Cette nuit là, elle patrouille avec un de ses collègues. Ils écoutent le CORG ( le centre opérationnel d'opération et de renseignement de la gendarmerie ) qui relaie tous les appels au 17 sur le département. Vers 22h30, le CORG appelle la patrouille de La Roche sur Yon. Un habitant de Sainte-Pexine vient d'appeler sa famille. Il leur a dit adieu et annonce qu'il va se jeter d'un pont. Pas plus d'infos et la patrouille de La Roche se met donc en route mais prévient qu'elle est de l'autre côté de la ville, et qu'elle risque de mettre un peu de temps à intervenir.
Sainte-Pexine, ce n'est pas le secteur des gendarmes luçonnais, mais l'adjudante Béatrice Hivert répond elle aussi à l'appel. " Nous étions plus près, en 10 minutes nous pouvions être sur place " nous explique t'elle. " Nous fonçons aussitôt au domicile de cet homme ". Sur place, le fils, très abattu, qui ne sait pas où est son père. " Il avait cherché, mais rien. Pour lui c'était fini. Mais nous décidons toutefois de chercher nous aussi et notamment vers le pont qui se trouve à proximité du domicile de ce Monsieur ". Tous gyrophares allumés pour tenter de percer la nuit, les gendarmes stationnent sur le pont et scrutent les alentours. " Nous avons coupé le moteur pour essayer de capter un bruit. Et tout à coup de mon côté, j'entends un espèce de râle. J'appelle, puisque j'avais le nom de la victime, et le râle se fait plus fort. Il était évident que c'était lui ".

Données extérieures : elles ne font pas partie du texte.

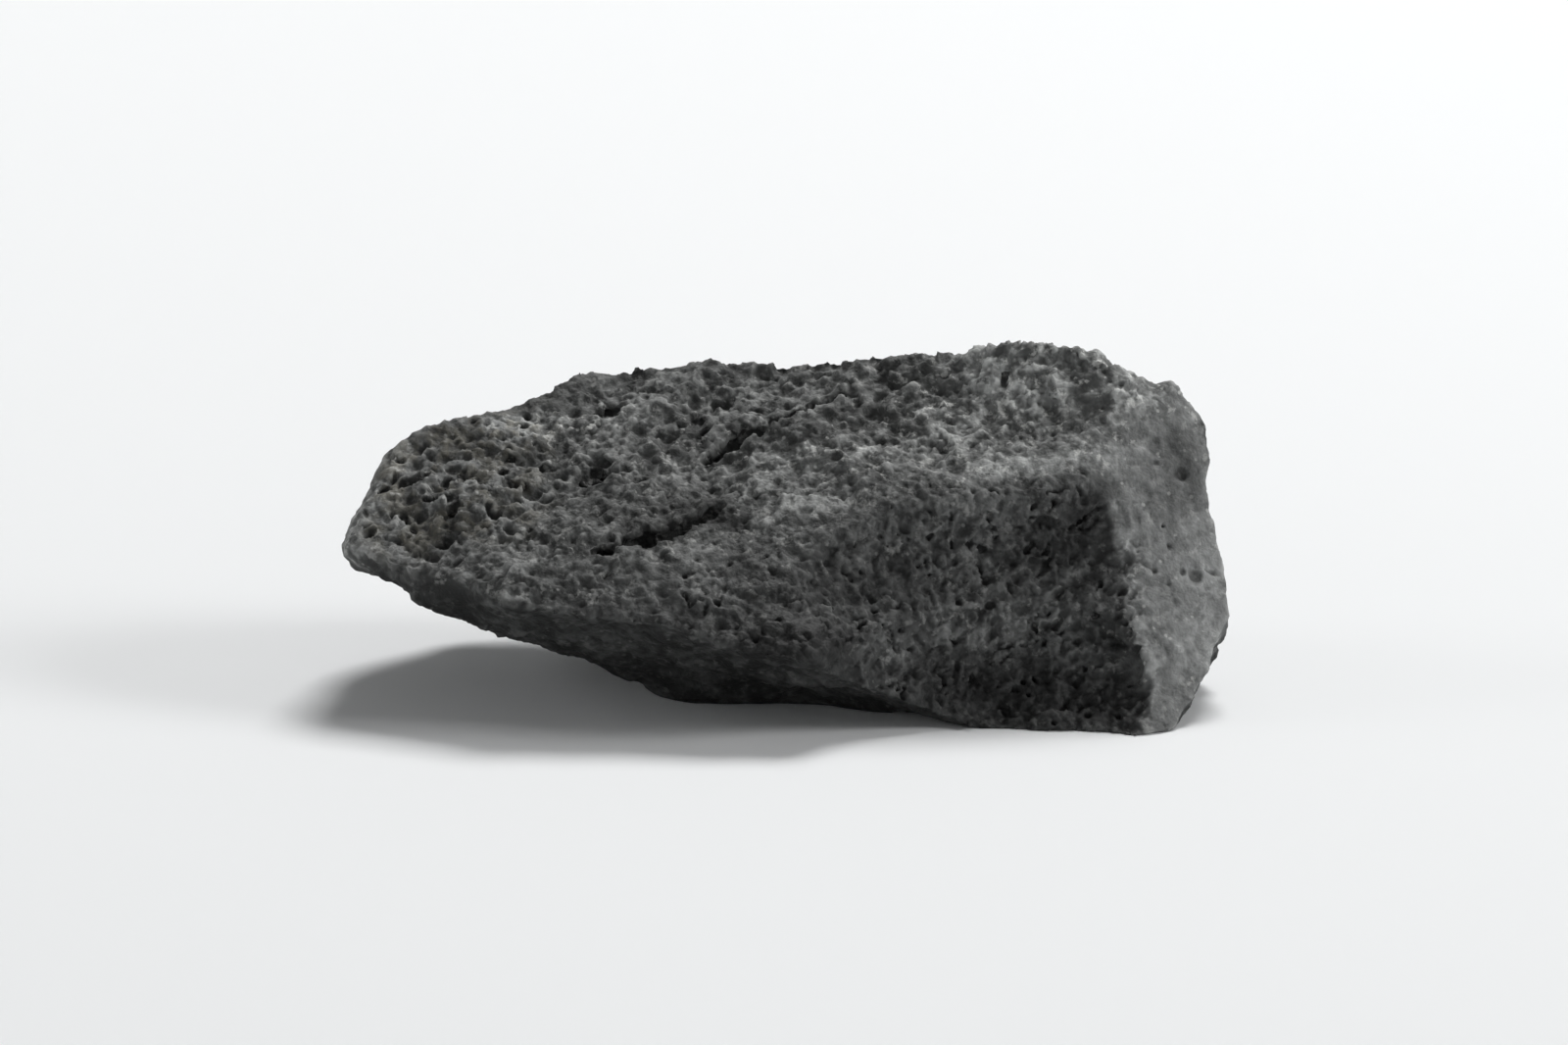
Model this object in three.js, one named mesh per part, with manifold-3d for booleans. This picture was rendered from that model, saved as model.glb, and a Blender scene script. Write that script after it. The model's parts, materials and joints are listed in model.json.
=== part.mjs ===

Aussitôt les gendarmes descendent en bas du pont, sur la berge et se mettent à chercher. " Il faisait nuit noire, nous avions seulement nos torches pour éclairer et nous ne cessions d'appeler ". Et tout à coup, l'adjudante stoppe net. " Je l'ai vu. Il y avait juste sa tête qui sortait de l'eau. Il était accroché à des espèces de branchage au milieu de la rivière ". Une vision qui lui revient sans cesse en mémoire depuis. Mais pas le temps d'avoir peur. " Il fallait réfléchir rapidement et surtout prendre la bonne décision. Le CORG nous avait renseigné sur lui. Je savais qu'il était désespéré et que c'était une question de minutes avant qu'il ne lâche ". La gendarme prend alors la décision d'aller dans l'eau. " J'enlève mes chaussures, mon blouson, mon arme et je descends dans l'eau. Elle était glaciale, 5 à 6°, pas plus. En avançant, je lui parle, sans cesse. J'essaie de le raisonner, de lui dire qu'on est là et qu'on ne le laissera pas tomber ". Mais le courant et le sol vaseux rendent difficile la progression de la gendarme. " Je suis tombée, j'avais de l'eau jusqu'aux épaules et là je me suis rendue compte que je n'arriverai pas à l'atteindre ". La mort dans l'âme, elle rebrousse donc chemin. Son collègue va tenter lui aussi de ramener la victime, mais il doit également faire demi tour rapidement.
Heureusement, les sapeurs pompiers arrivent alors sur place, mais décident d'attendre le plongeur. Le cours d'eau à cet endroit est trop dangereux. Et c'est donc le plongeur qui finira par sortir la victime de l'eau. L'homme est en hypothermie, mais survivra.
Depuis la gendarme luçonnaise ne cesse de refaire le film de cette soirée. " Je ne me voyais pas ne rien faire, ne rien tenter. On ne pouvait pas rester là sur la berge à le regarder, et au bout du compte le laisser partir. Parce qu'il aurait lâché ".
Béatrice Hivert a donc eu un comportement extrêmement courageux ce soir là et c'est pourquoi d'ailleurs le chef d'escadron Deltombe, commandant la compagnie de gendarmerie de Fontenay-le-Comte, dont dépend Luçon, l'a proposé pour recevoir cette médaille en saluant sa " belle disponibilité en se rendant d'initiative sur les lieux, sa réactivité remarquable et son indéniable courage en entrant dans la rivière malgré le danger et la température de l'eau ". Et d'ajouter " Elle a su évaluer les risques qu'elle prenait et renoncer quand ils devenaient excessifs ".
Et si son entraînement de gendarme a joué, notamment pour évaluer les risques, son acte n'en reste pas moins des plus courageux et sa médaille des plus méritées !
La gendarme Béatrice Hivert chez elle.